The summer of 1978, Dr. Bach taught a summer-school course, “Toward Positive Student Discipline,” at the University of California at Berkley. He invited me to be “subject matter expert.” That was a stretch, but why not? I seldom got the podium, which was okay with me. I don’t know how to tell you what a fine class it was.
There is a saying, “If the teacher is not respected, and the student not cared for, confusion will arise no matter how clever one is.” Bob understood that. There was no confusion in his class. About 30 teachers from various settings around the state of California made up the student body. Professor Bach was clear about what he meant by positive discipline. He shared his vision and drew out the wisdom and experiences of the teachers. Teacher and students thrived happily throughout the week. Meanwhile, we played pick-up basketball every evening at an outdoor court near the Hotel Durand where we were staying.
Dr. Bach treated everyone with respect and good humor. It made him effective as a teacher. That’s why the prisoners at the Sierra Conservation Center in Jamestown, California, to whom he taught English and writing, loved his classes, wrote papers, and made strides in getting back their self-respect. I saw him in action there once.
Bob played each of his positions in life — husband, father, grandfather, educator, friend, musician, writer, patient, and more with clarity, charity, skill, thoughtfulness, humor, and love.
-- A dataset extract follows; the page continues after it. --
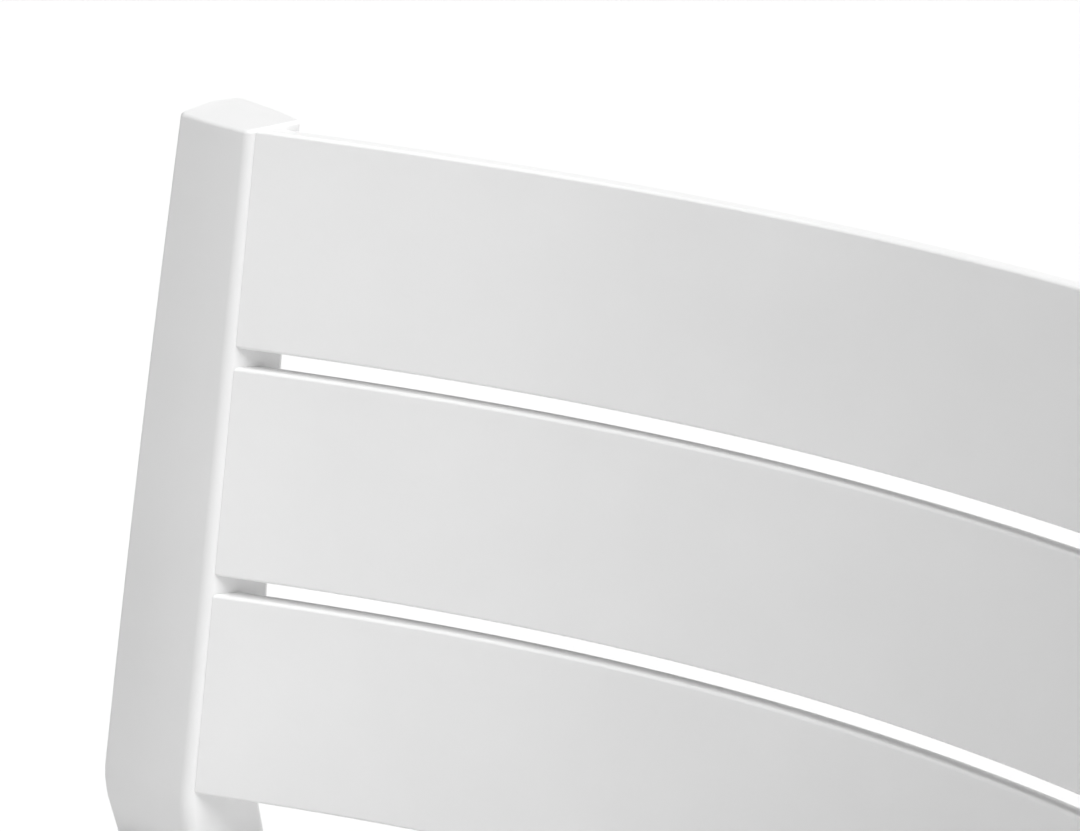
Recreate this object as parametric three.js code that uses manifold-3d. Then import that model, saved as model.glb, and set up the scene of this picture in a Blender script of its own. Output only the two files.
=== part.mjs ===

A few months ago, the school board named a gym in Bob’s honor. (The video of the dedication is available on YouTube, “Bob Bach Gymnasium Dedication.”)
At the end of his life, prolonged hospitalization created the deep sadness of a long separation for Marlene and Bob. Covid-19 restrictions did not allow Marlene to visit, other than by phone, from mid-December through to Bob’s death. A last-ditch effort to save his life by amputating his right foot did not save Bob. It left him unable to punt. Finally, the adversaries in his body stopped him on fourth and ten. This game over. Ready for the next one.
Blessings upon Marlene and family. May the memory of their beloved husband, father, and grandfather provide strength and comfort.